Di Blasio might like to build all the housing he knows New Yorkers desperately need, but his entire affordable housing plan is based on bribing developers. Any time they devote even 20 percent of the apartments in a new building to affordable housing, they get to charge market rates that few, if any, working people can afford for the other 80 percent. The 421-a program is just another way for de Blasio to pay off developers to build a few affordable apartments.

And even in the very unlikely event that de Blasio succeeds in developing or preserving 200,000 affordable units, he won't come close to meeting New York City's need for affordable housing.

For example, nearly 61,000 homeless people, including 14,524 families with 25,459 children, are sleeping in New York City shelters every night. There's no way they are ever going to be able to make the rent, even in the affordable housing units that de Blasio is promising.

More than 2 million people in New York City are paying at least half of their monthly income on rent. Almost 5 million pay more than 30 percent--which is considered the level where rent is affordable. There are more than two desperately poor families in the city for every single apartment they can afford.

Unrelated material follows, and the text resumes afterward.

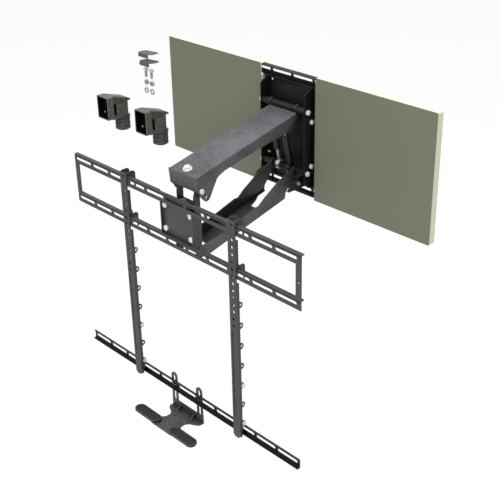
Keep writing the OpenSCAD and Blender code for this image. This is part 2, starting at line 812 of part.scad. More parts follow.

The only long-range answer to New York City's housing crisis is pressing the federal government to build new public housing for the homeless and for low-income people. But de Blasio has already ruled that out because there's currently no funding available.

This is typical of the whole de Blasio phenomenon. He proposes all sorts of great things like affordable housing, decent public schools and a $15-an-hour minimum wage. He just won't fight for them. Instead, he keeps on playing strictly by the rules of the establishment political game. When this means he has to accept the 421-a program with its billion-dollar subsidies for the richest real estate barons, that's the price he gladly go on paying.

If poor and working class New Yorkers want anything more, we'll just have to fight for it ourselves.